Nous sommes dans les Hautes-Alpes, dans la belle lumière du dimanche 26 mai 2013, à quelques kilomètres seulement de Gap, au dessus de la ville, au gîte du Piolit, une ancienne ferme de la vallée, qui accueille toute l’année les équipes du festival de Chaillol. Ce matin, nous y retrouvons Georges Boeuf, compositeur marseillais, pour un moment d’échange autour de sa dernière création, « L’homme qui plantait des arbres », l’une des commandes du festival pour la saison 2013. Cette pièce musicale est inspirée du texte de Jean Giono qui porte le même nom, et est servie par trois artistes de talent : la comédienne Bénédicte Debilly, le saxophoniste Joël Versavaud, et le percussionniste Claudio Bettinelli.
Michaël Dian : La première question que je te poserai, Georges, concerne la manière dont tu as reçu ce texte, ce que tu y as trouvé, entendu, ce qui t’a touché et qui est peut-être à l’origine de ton désir d’écrire une nouvelle partition.

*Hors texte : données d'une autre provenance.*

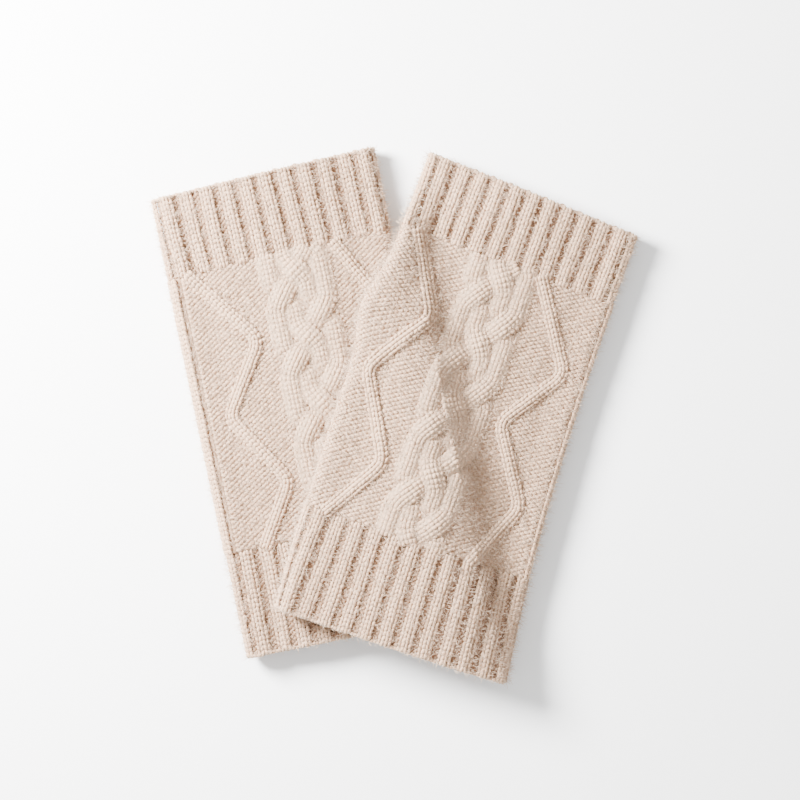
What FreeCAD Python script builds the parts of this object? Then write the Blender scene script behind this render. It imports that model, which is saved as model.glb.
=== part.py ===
import FreeCAD, Part
import os
from math import radians

import Sketcher
from FreeCAD import Vector

# A pair of knitted fingerless gloves, laid flat in a fan: the upper glove lies partly on the
# lower one and drapes down to the table beside it. Each glove is a flattened tube: a palm layer
# below, a back layer above, and a rounded fold along either side. +X is to the right, +Y points
# to the finger ends, +Z is up. The origin is the middle of the pair's box, on the table.

# ---------------------------------------------------------------- driving sizes, in mm and degrees

SIZES = [
    ("glove_length", 184.0),         # finger edge to wrist edge
    ("finger_width", 87.0),          # flat width at the finger edge
    ("lower_wrist_width", 88.0),     # flat width at the wrist edge
    ("upper_wrist_width", 95.0),     # the upper glove's wrist lies spread a little
    ("finger_cuff_length", 31.0),
    ("wrist_cuff_length", 41.0),
    ("fabric_thickness", 2.4),
    ("hand_gap", 5.4),               # height of the space inside the flattened tube
    ("rib_pitch", 7.7),              # one knit rib and one purl groove
    ("rib_width", 4.7),              # the knit rib alone, two wales
    ("groove_depth", 0.8),
    ("cable_rise", 1.7),             # braid above the back panel
    ("travel_rise", 1.0),            # travelling ribs above the back panel
    ("plait_pitch", 27.0),           # from one crossing to the next at the same place
    ("plait_swing", 10.6),           # how far a strand swings from the braid's centre line
    ("strand_width", 8.2),
    ("lower_plait_x", 5.2),          # the braid's centre line, from the glove's own middle
    ("upper_plait_x", -3.6),
    ("lower_outer_edge_gap", 1.6),       # from a zigzag rib's outer turns to the side fold
    ("lower_thumb_edge_gap", 0.6),
    ("upper_outer_edge_gap", 4.3),
    ("upper_thumb_edge_gap", 0.6),
    ("lower_outer_plait_gap", 1.8),      # from its inner turns to the braid
    ("lower_thumb_plait_gap", 1.0),
    ("upper_outer_plait_gap", 0.9),
    ("upper_thumb_plait_gap", 2.2),
    ("thumb_hole_length", 34.0),
    ("thumb_hole_width", 14.0),
    ("thumb_hole_drop", 64.0),       # finger edge to the middle of the thumb hole
    ("edging_width", 2.5),           # knitted edging round the thumb hole
    ("seam_width", 2.0),             # linking ridge inside the outer fold
    ("seam_depth", 1.8),
    ("layer_clearance", 0.3),        # between pieces that move apart
    ("lower_turn", 11.8),            # the lower glove leans left
    ("upper_turn", 18.4),            # the upper glove leans right
    ("lower_x", -34.0),              # middle of each glove, before the pair is centred
    ("lower_y", 5.2),
    ("upper_x", 25.8),
    ("upper_y", -0.3),
    ("drape_start", 3.0),            # where the upper glove starts to fall, across the lower's axis
    ("drape_run", 31.0),             # how far it takes to reach the table
    ("frame_x", 0.0),                # shift that puts the pair's box on the origin
    ("frame_y", 0.0),
]

doc = FreeCAD.newDocument("fingerless_gloves")
sheet = doc.addObject("Spreadsheet::Sheet", "sizes")
for row, (alias, value) in enumerate(SIZES, start=1):
    sheet.set("A%d" % row, alias)
    sheet.set("B%d" % row, str(value))
    sheet.setAlias("B%d" % row, alias)
doc.recompute()

# ---------------------------------------------------------------- sizes that follow from them

HALF_LENGTH = "sizes.glove_length / 2"
BODY_TOP = "(sizes.glove_length / 2 - sizes.finger_cuff_length)"
BODY_BOTTOM = "(sizes.wrist_cuff_length - sizes.glove_length / 2)"
BODY_LENGTH = "(sizes.glove_length - sizes.finger_cuff_length - sizes.wrist_cuff_length)"
TUBE = "(2 * sizes.fabric_thickness + sizes.hand_gap)"
FOLD_RADIUS = "(sizes.fabric_thickness + sizes.hand_gap / 2)"
BACK_UNDERSIDE = "(sizes.fabric_thickness + sizes.hand_gap)"
# the upper glove's underside clears the lower glove's cables
LIFT = "(%s + sizes.cable_rise + sizes.layer_clearance)" % TUBE
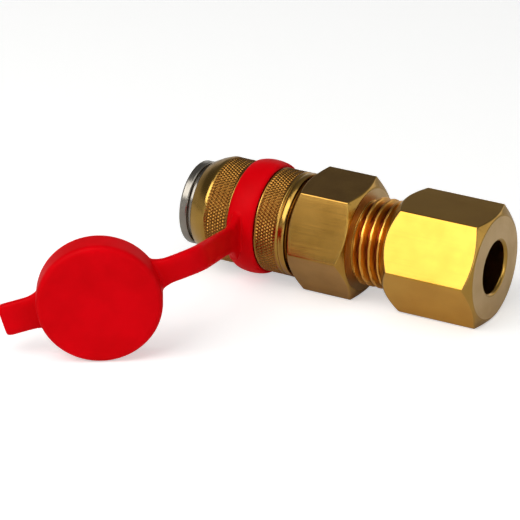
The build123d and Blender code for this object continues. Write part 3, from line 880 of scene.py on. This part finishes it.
@dataclass
class DustCap:
    """The red moulding: ring, strap with flared root, round cap and pull tab, in one piece."""

    ring: Pair = (9.1, 13.7)
    ring_bore: float = 8.05
    ring_radius: float = 9.05
    ring_round: float = 0.6
    ring_crown: float = 0.4
    face_centre: tuple[float, float, float] = (5.35, -40.35, 0.25)
    cap_turn: float = 30.0
    cap_radius: float = 9.45
    cap_depth: float = 5.0
    cap_wall: float = 0.75
    cap_face: float = 1.1
    cap_round: float = 1.0
    strap_angle: float = 20.2
    strap_width: float = 4.0
    strap_thickness: float = 1.7
    strap_bend: float = 5.5
    strap_run: float = 5.6
    strap_flare: float = 1.6
    root_place: float = 1.85
    root_height: float = 7.8
    root_flare: float = 4.6
    tab_angle: float = 16.2
    tab_length: float = 5.75
    tab_width: float = 5.2
    voxel: float = 0.18
    easing: int = 8
    bury: float = 0.7
    reach: float = 2.6
    tab_reach: float = 2.4
    tab_flare: float = 1.3
    tab_round: float = 0.8
    tab_narrowing: float = 1.2
    pole_radius: float = 0.5
    dome: float = 0.1
    columns: int = 180

    def normal(self) -> Grid:
        """Gives the outward normal of the cap's face."""
        turn = math.radians(self.cap_turn)
        return np.array([math.sin(turn), -math.cos(turn), 0.0])

    def heading(self, angle: float) -> Grid:
        """Gives the direction in the rim's plane, that many degrees above the level, towards +X."""
        turn, rise = math.radians(self.cap_turn), math.radians(angle)
        side = np.array([math.cos(turn), math.sin(turn), 0.0])
        return side * math.cos(rise) + np.array([0, 0, math.sin(rise)])

    def rim_centre(self) -> Grid:
        """Gives the middle of the rim's plane, half the strap's thickness up."""
        return np.array(self.face_centre) - self.normal() * (self.cap_depth - self.strap_thickness / 2)

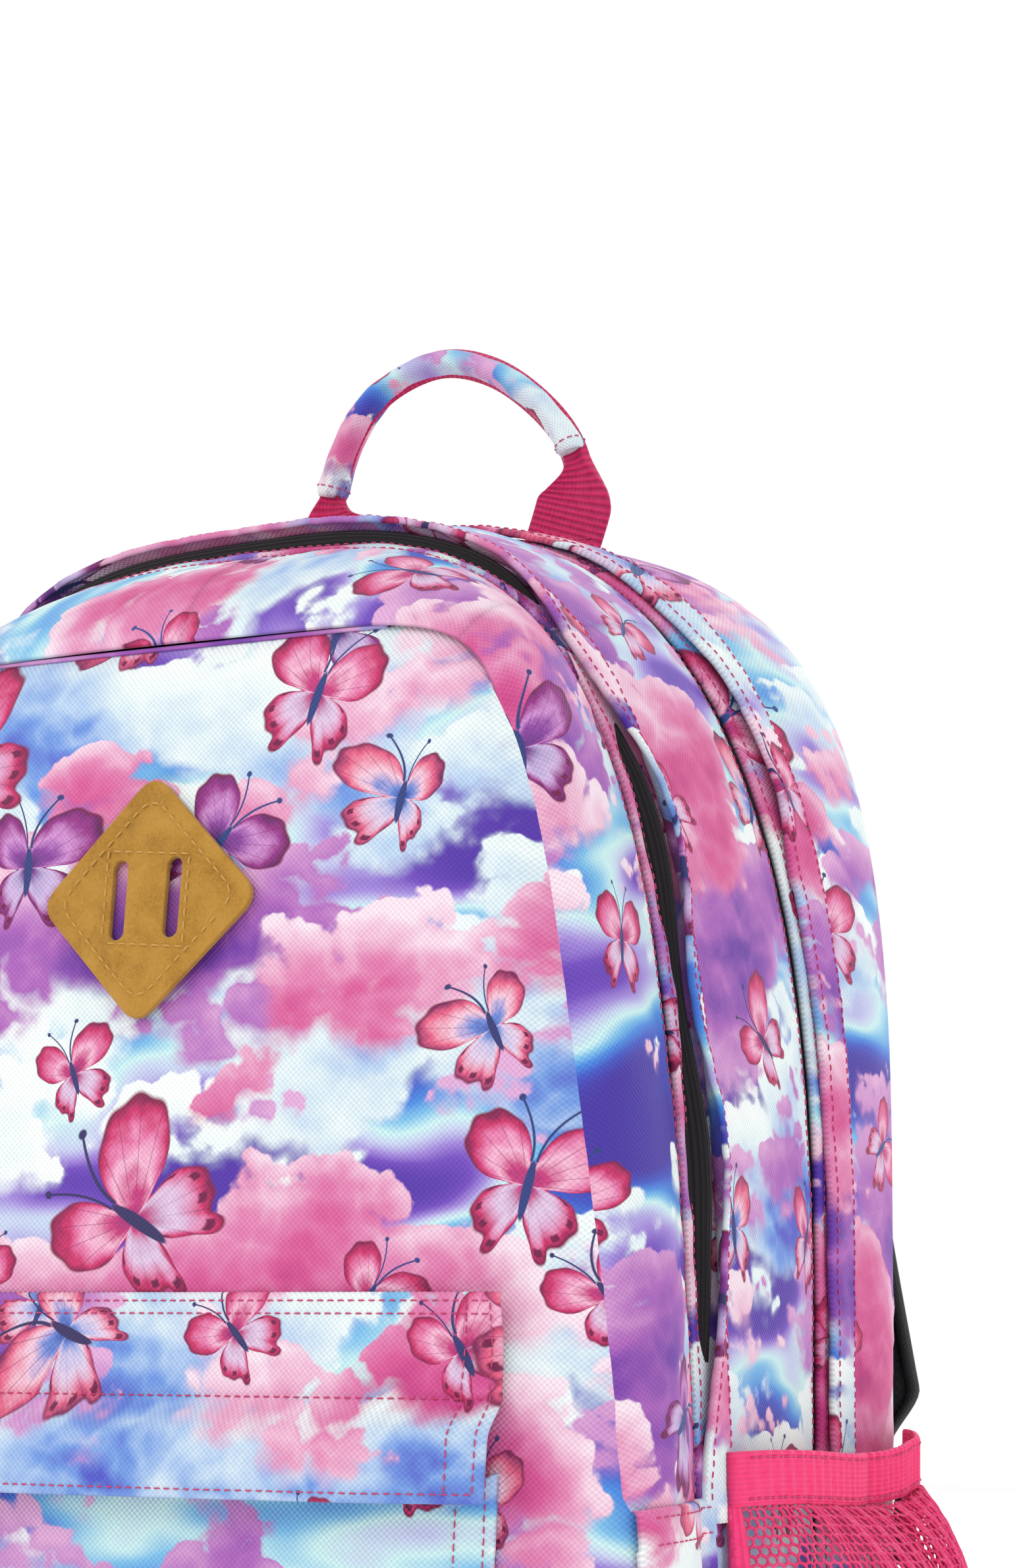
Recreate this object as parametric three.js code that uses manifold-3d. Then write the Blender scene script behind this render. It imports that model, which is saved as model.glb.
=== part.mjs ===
// A school backpack with two zipped compartments, a front pocket, two mesh bottle pockets,
// a haul handle and two padded shoulder straps.
//
// Units are millimetres. +X is the wearer's left when the bag is worn (the viewer's right when
// looking at the front), +Y runs from the front panel to the back panel, +Z is up.
// The origin is on the floor, in the middle of the base panel.
//
// The bag's skin is a loft through four seam loops, front to back. Every gusset, zipper, flap and
// mesh pocket is a patch of that skin, given a thickness along its outward normal.

import * as THREE from "three";
import { mergeVertices } from "three/addons/utils/BufferGeometryUtils.js";
import Module from "manifold-3d";

const wasm = await Module();
wasm.setup();

// ---------------------------------------------------------------- driving dimensions
const MID_HEIGHT = 200; // where each seam loop is widest
const BASE_SQUARE = 8; // how square the bottom corners are (a superellipse's power)

// The seam loops: depth at the floor, backward lean, top height, half width low down and at the
// top, and how square the top corners are.
const LOOPS = {
  frontSeam: { y: -112, lean: 0.1, top: 390, wide: 146, wideTop: 97, square: 8 },
  frontZip: { y: -66, lean: 0.085, top: 418.5, wide: 138.5, wideTop: 112, square: 3.4 },
  mainZip: { y: 34, lean: 0, top: 435, wide: 136.5, wideTop: 136.5, square: 2.7 },
  backSeam: { y: 92, lean: 0, top: 436, wide: 141.5, wideTop: 141.5, square: 3.7 },
};
const TAPER_FROM = 110; // the height above which a loop narrows towards wideTop
const TAPER_POWER = 1.2;
const STRIP_BULGE = [5, 5, 4]; // how far each gusset strip bellies out between its seams

const CLOTH = 1.4; // one layer of lined polyester
const GAP = 0.4; // between pieces that touch
const FRONT_CROWN = 9; // the stuffed front panel's belly
const BACK_CROWN = 6;

const GUSSET_BASE = 3; // height of the gussets' lower ends, just above the base panel
const ZIP_END = 168; // height of the zippers' ends, measured on the front seam
const MESH_LOW = 15; // heights of the mesh pockets' lower seams and mouths
const MESH_TOP = 177;
const BAND_TALL = 13; // the elastic round each mouth
const ZIP_HALF_GAP = 2.5; // half the opening between the two hems of a zipper

const MOUTH_HALF = { front: 72, main: 78 }; // half widths of the parts of the top that open
const POCKET = { halfWidth: 107, low: 26, flapLow: 167, zip: 179, stitch: 192, top: 218, belly: 8 };

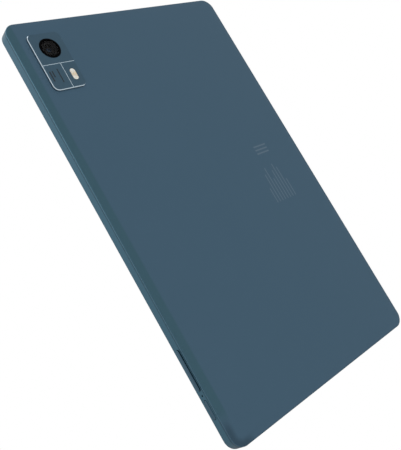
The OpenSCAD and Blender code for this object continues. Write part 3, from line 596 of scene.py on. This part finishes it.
# %% Turn the ring
soft = 0.3 * mm
ring = disc("camera_ring_turned", lens, ring_r, ring_low.z + soft, ring_high.z, sides=128)
flat_w = ring_r - 2 * soft - glass_in
step_in(ring, BELOW, [(soft * 0.4, soft * 0.75), (soft * 0.6, soft * 0.25), (flat_w, 0),
                      (soft * 0.6, -soft * 0.25), (soft * 0.4, -soft * 0.75),
                      (0, -(glass_high.z - ring_low.z - soft)), (ring_lip, 0)])
step_in(ring, ABOVE, [(ring_r - glass_in + ring_lip, 0)])
open_ends(ring)
paint(ring, ring_black)
finish_piece(ring, BODY, "black_ring", "camera_ring")

# %% [markdown]
# The lens is optical glass, and its coating gives a blue reflection. It is drawn as a solid blue body
# with a blue specular tint and a thin clear coat, because nothing behind it has to show. Its blue,
# which shifts with the angle it is seen at, is a painted reflection of the coating. The cover glass
# is taken to be polished sapphire. It is drawn as a dark body that its alpha makes about half clear,
# so the ledges behind it show faintly. Its dark colour is partly the black inside of the camera and
# partly painted shade.

# %% Glass and its coatings
lens_glass, tree, shader = material("coated_optical_glass", metallic=0.0, ior=1.62)
# Painted reflection: the blue base colour, shifting with the viewing angle, stands in for the coating's
# glint.
facing = add(tree, "LayerWeight", {"Blend": 0.35})
painted_glint = add(tree, "MixRGB", {0: facing.outputs["Facing"], 1: linear("#6fb0ea"), 2: linear("#8a8fe0")})
tree.links.new(painted_glint.outputs[0], shader.inputs["Base Color"])
smudge = add(tree, "TexNoise", {"Vector": place_of(tree), "Scale": 900.0})
polish = add(tree, "MapRange", {"Value": smudge.outputs["Fac"], "To Min": 0.02, "To Max": 0.06})
tree.links.new(polish.outputs[0], shader.inputs["Roughness"])
shader.inputs["Specular Tint"].default_value = linear("#7fb4ff")
shader.inputs["Coat Weight"].default_value = 0.6
shader.inputs["Coat Roughness"].default_value = 0.03

camera_cover, tree, shader = material("sapphire_cover_glass", ior=1.7, alpha=0.55)
shader.inputs["Specular IOR Level"].default_value = 0.08
dust = add(tree, "TexNoise", {"Vector": place_of(tree), "Scale": 700.0, "Detail": 2.0})
# Dark tint: partly the black inside of the camera, partly painted shade of the deep lens opening.
tint = add(tree, "MixRGB", {0: dust.outputs["Fac"], 1: linear("#121213"), 2: linear("#151516")})
tree.links.new(tint.outputs[0], shader.inputs["Base Color"])
haze = add(tree, "MapRange", {"Value": dust.outputs["Fac"], "To Min": 0.02, "To Max": 0.05})
tree.links.new(haze.outputs[0], shader.inputs["Roughness"])

# %% [markdown]
# The cover glass is a ground disc with a fine bevel. The cone is stepped down ledge by ledge from the
# barrel's mouth to the lens, and it rides on the barrel, which moves when the camera focuses.

# %% The cover glass and the stepped cone
bevel = 0.08 * mm
window = disc("camera_window", lens, glass_in - 0.05 * mm, glass_low.z + bevel, glass_high.z)
step_in(window, BELOW, [(bevel, bevel)])
paint(window, camera_cover)
finish_piece(window, BODY, "camera_glass", "camera_glass")

barrel_r = (barrel_high.x - barrel_low.x) / 2
barrel_rim, lens_r, ledges = 0.25 * mm, 1.5 * mm, 5
ledge_w = (barrel_r - barrel_rim - lens_r) / ledges
ledge_h = (focus_low.z - barrel_low.z) / ledges
steps = [(barrel_rim, 0)] + [(0, -ledge_h), (ledge_w, 0)] * ledges
barrel = disc("focus_barrel_stepped", lens, barrel_r, barrel_low.z, barrel_high.z)
step_in(barrel, BELOW, steps)
step_in(barrel, ABOVE, [(barrel_r - lens_r, 0)])
open_ends(barrel)
paint(barrel, baffle_black)
finish_piece(barrel, "focus_barrel_body", "black_plastic", "focus_barrel")

# %% [markdown]
# The front lens is ground to a ball's curve. Its flat face is stepped in ring by ring, and each ring is
# raised by what the circle gives.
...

Georges Bœuf : Par des voies un peu détournées, un peu inhabituelles… Moi qui suis un lecteur de Jean Giono depuis très longtemps, qui l’ai abandonné à une certaine époque de ma vie, qui l’ai repris, qui l’ai redécouvert à la faveur d’une lecture exceptionnelle du Hussard sur le toit, je ne connaissais pas L’Homme qui plantait des arbres. J’ai été conquis immédiatement. Il y avait là quelque chose de direct, de sincère, quelque chose qui parle directement de nos préoccupations à tous, des miennes en tous cas : le désir de créer, et la patience qu’il faut accepter pour voir éclore ce qu’on a semé. Peu après, la revue Marseille m’a demandé d’écrire un article ayant comme sujet « composer à Marseille ». Je me suis servi spontanément de ce texte de Giono, car j’y ai retrouvé ma manière de penser, c’est-à-dire semer des graines jour après jour pendant des années, en l’occurrence composer une œuvre après l’autre, pour finalement voir éclore quelque chose à quoi je ne m’attendais guère, c’est-à-dire, par exemple, qu’on finisse par me demander d’écrire un article précisément sur cette action de « composer à Marseille », ce qui m’a bien étonné. J’ai pris cet exemple en pensant que la portée de ce texte s’arrêterait là, que cela resterait une image plaisante, pittoresque. Eh bien, cela ne s’est pas arrêté là. Toi, Michaël, qui m’avait proposé la lecture de ce texte, tu avais une idée derrière la tête…
M.D. : Je me demande, moi qui connais bien ton travail, ton œuvre, quelle place tu donnes à cette pièce dans ton catalogue, de quelle manière elle s’inscrit dans une trajectoire de compositeur comme la tienne. Tu as produit une œuvre conséquente, qui recouvre pratiquement tous les registres de la musique savante : tu as écrit un opéra (« Verlaine Paul »), de la musique de chambre, un très beau quatuor à cordes notamment, beaucoup de musique pour piano, des mélodies… Tu as aussi participé, en France, à une grande aventure, celle de la musique électroacoustique : on sait que tu es le fondateur du Groupe de Musique Expérimentale de Marseille, dont d’ailleurs tu es toujours le président attentif et impliqué. Quel regard portes-tu sur cette partition sonore, puisque c’est ainsi que tu as décidé, finalement, d’appeler cette nouvelle œuvre ? N’est-elle pas un peu singulière ?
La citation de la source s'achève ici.